§ **Data in this exercise**
________________________________________
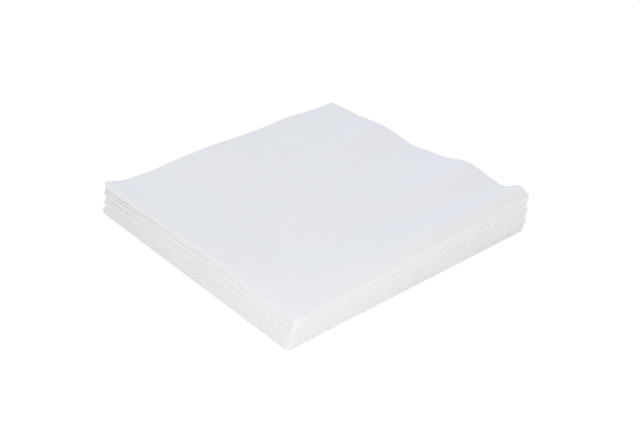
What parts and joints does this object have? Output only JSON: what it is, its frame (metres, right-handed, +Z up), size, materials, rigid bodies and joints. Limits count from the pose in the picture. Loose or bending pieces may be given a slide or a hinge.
________________________________________
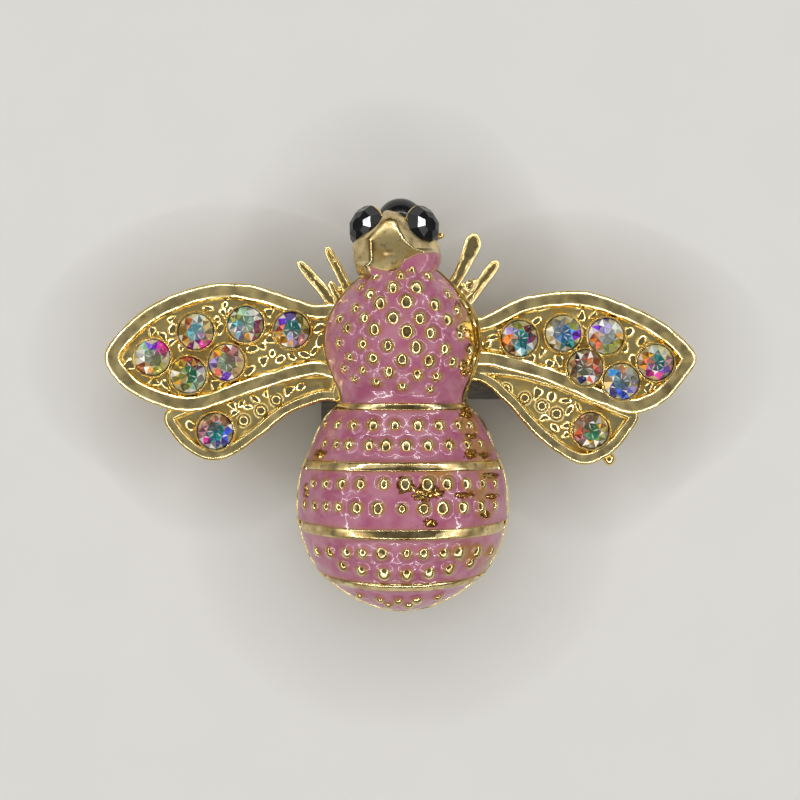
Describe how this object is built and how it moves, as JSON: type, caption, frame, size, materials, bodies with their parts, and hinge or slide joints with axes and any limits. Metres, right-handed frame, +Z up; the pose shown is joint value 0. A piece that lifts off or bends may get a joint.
________________________________________
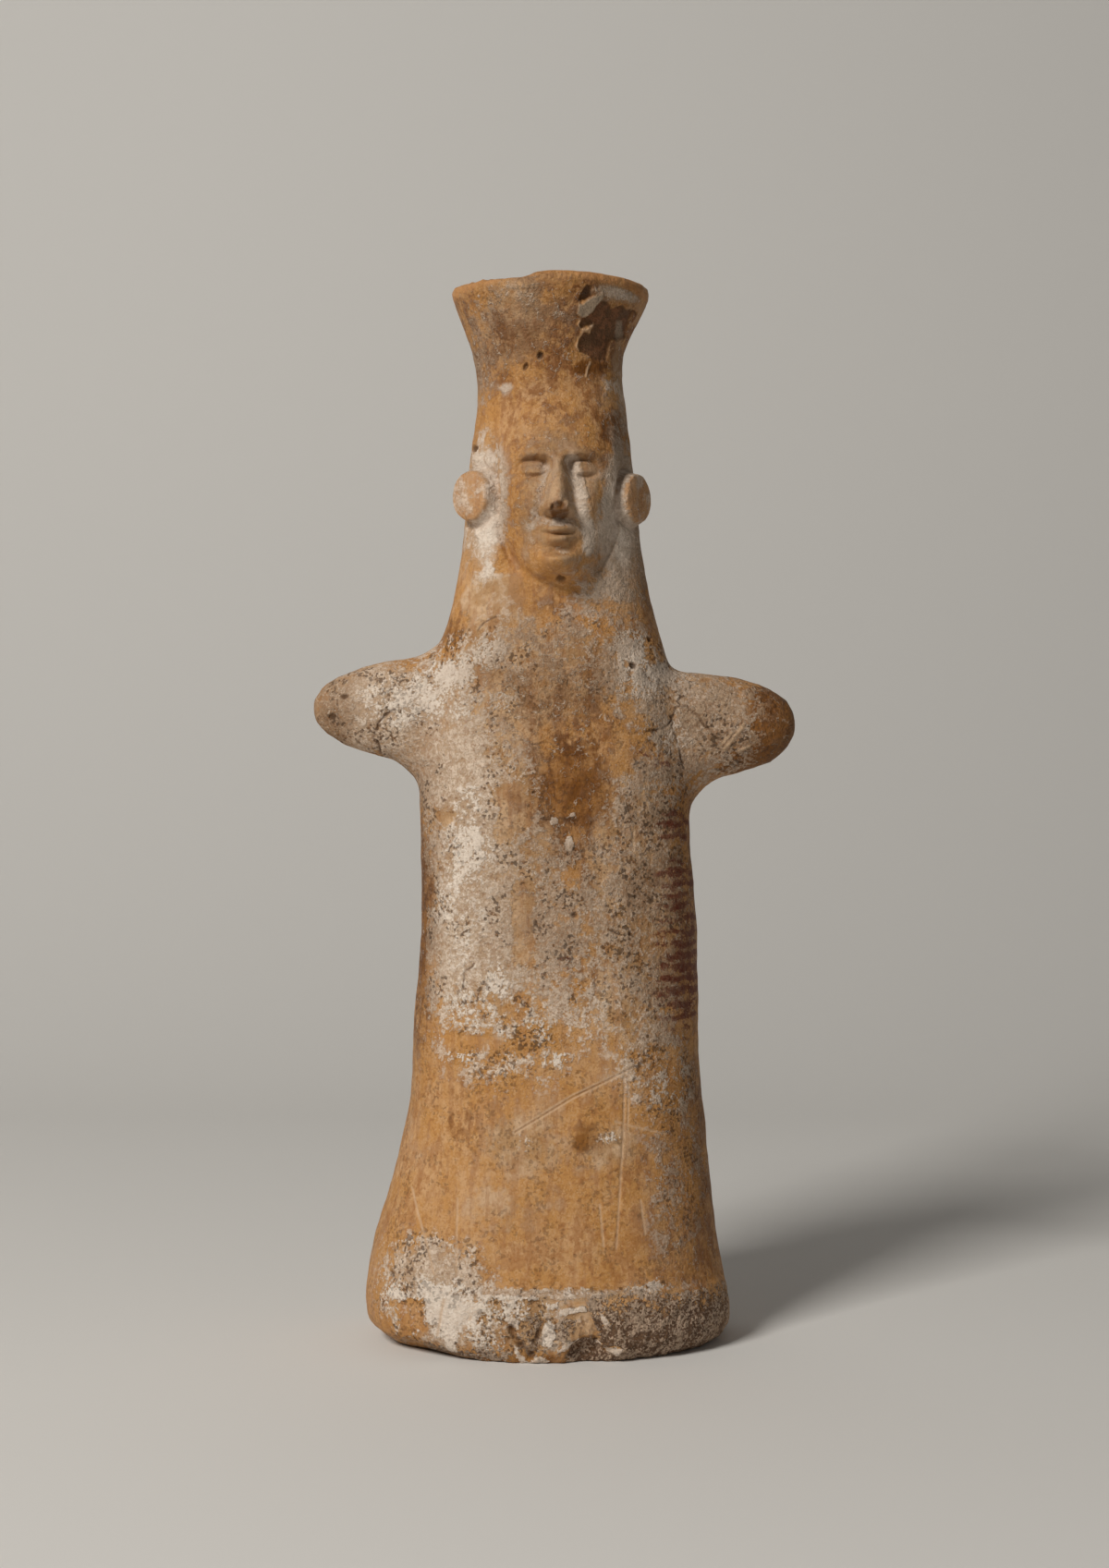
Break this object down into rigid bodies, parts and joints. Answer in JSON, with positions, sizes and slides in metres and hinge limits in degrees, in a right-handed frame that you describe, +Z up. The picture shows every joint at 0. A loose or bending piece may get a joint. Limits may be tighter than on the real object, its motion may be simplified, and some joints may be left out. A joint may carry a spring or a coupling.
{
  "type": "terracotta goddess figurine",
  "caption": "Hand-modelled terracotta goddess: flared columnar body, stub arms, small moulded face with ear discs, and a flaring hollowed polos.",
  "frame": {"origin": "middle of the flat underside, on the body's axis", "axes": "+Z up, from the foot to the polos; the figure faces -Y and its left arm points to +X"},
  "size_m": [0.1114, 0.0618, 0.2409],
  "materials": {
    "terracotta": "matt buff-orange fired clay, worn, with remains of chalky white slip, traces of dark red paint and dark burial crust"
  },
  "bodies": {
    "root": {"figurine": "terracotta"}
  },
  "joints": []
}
________________________________________
Return only the count of lines in the records that hold the word "rigid".

§ **Finished exercise**
2